This is how it is with conceptual personae in philosophy.  The conceptual personae aren’t minds or persons or individuals.  Rather, conceptual personae are normative types that operate on concepts in particular ways.  It is a set of norms governing how concepts are to be operated on.  Philosophy is inhabited by three main conceptual personae, but there are others as well.  There is first the conceptual personae of the philosopher.  Here it’s important to proceed with caution, for all three conceptual personae are referred to as philosophers in ordinary English.  Moreover, hybrids of all three can be formed, where a conceptual operator is a philosopher in one matter and an anti-philosopher in another.  Perhaps I need a different word.  The philosopher operates on concepts with a set of normative premises:  reality, divinity (if it exists), and morality, the philosopher holds, are rational.  In claiming they are rational, the philosopher claims these things can be known through reason and observation, and that a demonstration is possible for each and every true claim.  They hold that there is a true reality, and that real truth exists.  The philosopher holds that we are capable of ruling ourselves because we are capable of knowing reality and moral law through our own reason and observation, and that therefore we do not need leaders to guide us.  That is, the philosopher thinks wisdom is available to everyone if they pursue it.  Philosophers don’t necessarily claim that they know reality, the moral law, or divinity, only that it can be known.  Hegel was a philosopher.  Spinoza was a philosopher.  Aristotle was likely a philosopher.  Surprisingly, it looks like Deleuze was a philosopher (if we take his Spinozism seriously).  Philosophers fell into disrepute in the 20th and 21st century.

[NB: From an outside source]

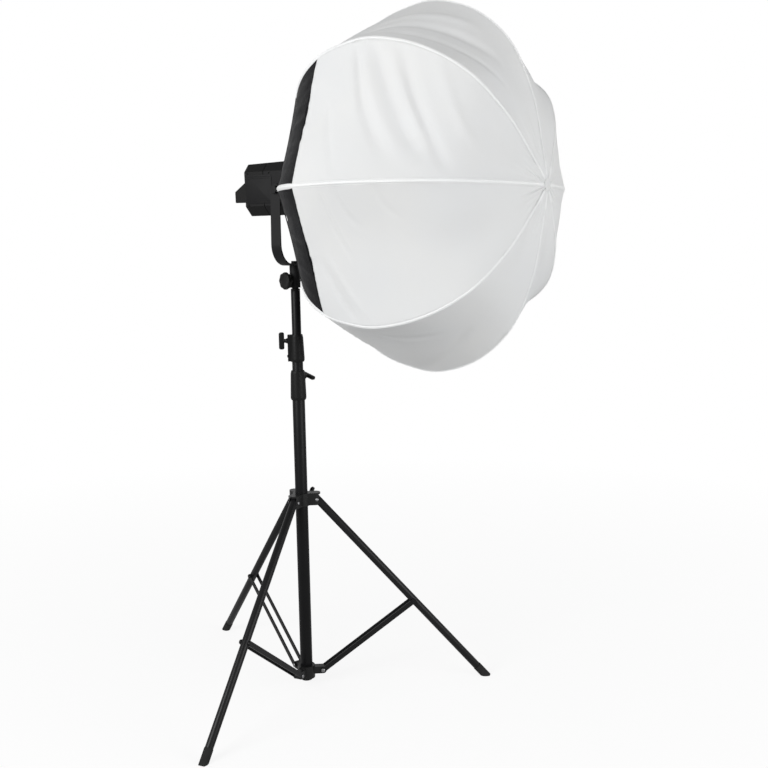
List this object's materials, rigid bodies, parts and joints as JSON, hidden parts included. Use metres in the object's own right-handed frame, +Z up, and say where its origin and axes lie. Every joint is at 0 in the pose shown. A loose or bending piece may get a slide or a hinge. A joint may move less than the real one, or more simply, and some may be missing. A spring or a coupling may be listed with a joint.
{
  "type": "studio softbox",
  "caption": "Lantern softbox with a white diffusing canopy and black rear skirt on a lamp head, held in a tilting yoke on a folding telescopic light stand.",
  "frame": {"origin": "on the floor, under the middle of the bounding box; the column axis stands at x 0.032, y 0.109", "axes": "+Z up along the column; the lamp and the lantern point along -Y; +X to the right when looking along +Y"},
  "size_m": [0.8638, 1.0486, 1.6144],
  "materials": {
    "black_tube": "satin black coated aluminium tube",
    "black_casting": "moulded, satin, slightly grained",
    "rivet_steel": "bright plated",
    "foot_rubber": "matt",
    "yoke_metal": "fine textured black paint",
    "lamp_metal": "satin dark grey paint",
    "lamp_plastic": "matt moulded",
    "bare_aluminium": "satin",
    "circuit_board": "solder resist",
    "sprung_rod": "coated spring rod",
    "black_cloth": "coated nylon with a slight sheen",
    "white_cloth": "thin white diffusion nylon"
  },
  "bodies": {
    "stand_base": {"base_tube": "black_tube", "base_plug": "black_casting", "strut_hub": "black_casting", "lower_clamp": "black_casting", "strut_1_pin": "rivet_steel", "strut_2_pin": "rivet_steel", "strut_3_pin": "rivet_steel"},
    "lower_clamp_knob": {"lower_clamp_knob": "black_casting"},
    "leg_collar": {"leg_collar": "black_casting", "leg_1_pin": "rivet_steel", "leg_2_pin": "rivet_steel", "leg_3_pin": "rivet_steel"},
    "collar_knob": {"collar_knob": "black_casting"},
    "mid_column": {"mid_tube": "black_tube", "upper_clamp": "black_casting"},
    "upper_clamp_knob": {"upper_clamp_knob": "black_casting"},
    "top_column": {"top_tube": "black_tube", "top_stud": "rivet_steel"},
    "yoke": {"yoke_bracket": "yoke_metal", "yoke_receiver": "yoke_metal", "pan_bolt": "yoke_metal", "tilt_bolt": "yoke_metal"},
    "receiver_knob": {"receiver_knob": "black_casting"},
    "tilt_knob": {"tilt_knob": "black_casting"},
    "lamp": {"lamp_body": "lamp_metal", "lamp_rear_cover": "lamp_plastic", "lamp_handle": "lamp_plastic", "heat_sink": "bare_aluminium", "led_board": "circuit_board", "fan_frame": "lamp_plastic", "driver_board": "circuit_board", "mount_ring": "bare_aluminium"},
    "dimmer_knob": {"dimmer_knob": "lamp_plastic"},
    "power_button": {"power_button": "lamp_plastic"},
    "mount_latch": {"mount_latch": "lamp_plastic"},
    "fan_rotor": {"fan_rotor": "lamp_plastic"},
    "softbox": {"speedring": "bare_aluminium", "rib_1": "sprung_rod", "rib_2": "sprung_rod", "rib_3": "sprung_rod", "rib_4": "sprung_rod", "rib_5": "sprung_rod", "rib_6": "sprung_rod", "rib_7": "sprung_rod", "rib_8": "sprung_rod", "front_hub": "lamp_plastic", "skirt": "black_cloth", "canopy": "white_cloth"},
    "leg_1": {"leg_1_tube": "black_tube", "leg_1_foot": "foot_rubber"},
    "strut_1": {"strut_1_bar_a": "black_tube", "strut_1_bar_b": "black_tube"},
    "leg_2": {"leg_2_tube": "black_tube", "leg_2_foot": "foot_rubber"},
    "strut_2": {"strut_2_bar_a": "black_tube", "strut_2_bar_b": "black_tube"},
    "leg_3": {"leg_3_tube": "black_tube", "leg_3_foot": "foot_rubber"},
    "strut_3": {"strut_3_bar_a": "black_tube", "strut_3_bar_b": "black_tube"}
  },
  "joints": [
    {"name": "tripod_fold", "type": "slide", "parent": "stand_base", "child": "leg_collar", "axis": [0, 0, 1], "range_m": [0, 0.202]},
    {"name": "leg_1_fold", "type": "hinge", "parent": "leg_collar", "child": "leg_1", "pos_m": [0.05226, 0.0778, 0.4765], "axis": [0.8387, 0.5446, 0], "range_deg": [0, 37.2]},
    {"name": "strut_1_fold", "type": "hinge", "parent": "stand_base", "child": "strut_1", "pos_m": [0.05433, 0.07461, 0.0372], "axis": [0.8387, 0.5446, 0], "range_deg": [-49.4, 0]},
    {"name": "leg_2_fold", "type": "hinge", "parent": "leg_collar", "child": "leg_2", "pos_m": [0.04889, 0.14215, 0.4765], "axis": [-0.891, 0.454, 0], "range_deg": [0, 37.2]},
    {"name": "strut_2_fold", "type": "hinge", "parent": "stand_base", "child": "strut_2", "pos_m": [0.05061, 0.14553, 0.0372], "axis": [-0.891, 0.454, 0], "range_deg": [-49.4, 0]},
    {"name": "leg_3_fold", "type": "hinge", "parent": "leg_collar", "child": "leg_3", "pos_m": [-0.00515, 0.10705, 0.4765], "axis": [0.0523, -0.9986, 0], "range_deg": [0, 37.2]},
    {"name": "strut_3_fold", "type": "hinge", "parent": "stand_base", "child": "strut_3", "pos_m": [-0.00894, 0.10685, 0.0372], "axis": [0.0523, -0.9986, 0], "range_deg": [-49.4, 0]},
    {"name": "collar_knob_turn", "type": "hinge", "parent": "leg_collar", "child": "collar_knob", "pos_m": [0.07195, 0.11109, 0.478], "axis": [0.9986, 0.0523, 0], "range_deg": [0, 270]},
    {"name": "lower_clamp_turn", "type": "hinge", "parent": "stand_base", "child": "lower_clamp_knob", "pos_m": [0.06681, 0.10534, 0.777], "axis": [0.9945, -0.1045, 0], "range_deg": [0, 270]},
    {"name": "mid_section_slide", "type": "slide", "parent": "stand_base", "child": "mid_column", "axis": [0, 0, 1], "range_m": [-0.02, 0.55]},
    {"name": "upper_clamp_turn", "type": "hinge", "parent": "mid_column", "child": "upper_clamp_knob", "pos_m": [0.01503, 0.13961, 0.866], "axis": [-0.4848, 0.8746, 0], "range_deg": [0, 270]},
    {"name": "top_section_slide", "type": "slide", "parent": "mid_column", "child": "top_column", "axis": [0, 0, 1], "range_m": [-0.09, 0.55]},
    {"name": "yoke_pan", "type": "hinge", "parent": "top_column", "child": "yoke", "pos_m": [0.032, 0.109, 1.04], "axis": [0, 0, 1], "range_deg": [-180, 180]},
    {"name": "receiver_knob_turn", "type": "hinge", "parent": "yoke", "child": "receiver_knob", "pos_m": [0.00381, 0.11926, 1.01], "axis": [-0.9397, 0.342, 0], "range_deg": [0, 270]},
    {"name": "lamp_tilt", "type": "hinge", "parent": "yoke", "child": "lamp", "pos_m": [0.032, 0.109, 1.222], "axis": [-1, 0, 0], "range_deg": [-16, 89]},
    {"name": "tilt_knob_turn", "type": "hinge", "parent": "yoke", "child": "tilt_knob", "pos_m": [0.12, 0.109, 1.222], "axis": [1, 0, 0], "range_deg": [0, 270]},
    {"name": "dimmer_turn", "type": "hinge", "parent": "lamp", "child": "dimmer_knob", "pos_m": [0.097, 0.17525, 1.23397], "axis": [1, 0, 0], "continuous": true},
    {"name": "power_button_press", "type": "slide", "parent": "lamp", "child": "power_button", "axis": [-1, 0, 0], "range_m": [0, 0.002]},
    {"name": "mount_latch_slide", "type": "slide", "parent": "lamp", "child": "mount_latch", "axis": [0, 0.9998, -0.0201], "range_m": [0, 0.005]},
    {"name": "fan_spin", "type": "hinge", "parent": "lamp", "child": "fan_rotor", "pos_m": [0.032, 0.13476, 1.20978], "axis": [0, -0.9998, 0.0201], "continuous": true},
    {"name": "softbox_twist", "type": "hinge", "parent": "lamp", "child": "softbox", "pos_m": [0.032, 0.06371, 1.20821], "axis": [0, -0.9998, 0.0201], "range_deg": [0, 20]}
  ],
  "couplings": [
    {"joint": "leg_1_fold", "follows": "tripod_fold", "rad_per_m": 3.2038},
    {"joint": "strut_1_fold", "follows": "tripod_fold", "rad_per_m": -4.2542},
    {"joint": "leg_2_fold", "follows": "tripod_fold", "rad_per_m": 3.2038},
    {"joint": "strut_2_fold", "follows": "tripod_fold", "rad_per_m": -4.2542},
    {"joint": "leg_3_fold", "follows": "tripod_fold", "rad_per_m": 3.2038},
    {"joint": "strut_3_fold", "follows": "tripod_fold", "rad_per_m": -4.2542}
  ]
}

Anti-philosophers argue something very different. I draw this term from Badiou, but again with no intention of representing his thought.  Where philosophers hold reality is rational and knowable, anti-philosophers hold that reality is fundamentally irrational and therefore is something that can ever be known.  Where philosophers argue that there are truths, that it’s possible to be mistaken about justice or the nature of reality, anti-philosophers argue that there is only opinion or doxa.  Where the philosopher argues that we can be persuaded by reason and that we can govern ourselves by reason, the anti-philosopher argues that there is only force or power.  If I’m convinced by something, the anti-philosopher says, it’s not because the reasons given entailed the truth of the claim, but because I’ve been seduced by a certain discourse and habituated to associate in this way.  I’ve been interpellated.  Where the philosopher argues that there is a reality (or a few in multi-verse hypotheses), the anti-philosopher argues that reality is a construction.  Where the philosopher argues that there are objective truths about morality and justice, the anti-philosopher argues that there is only custom and power.  The philosopher, using reason and observation (which is what makes her work philosophy) operates on concepts in an attempt to demonstrate these things.  Hume was an example of an anti-philosopher.  Nietzsche was another.  Late Wittgenstein was an anti-philosopher.  Baudrillard and Foucault were both anti-philosophers.  Derrida probably was an anti-philospher as well.  Kant was an anti-philosopher in the first Critique (though of a very unusual sort), and was a philosopher in the second Critique.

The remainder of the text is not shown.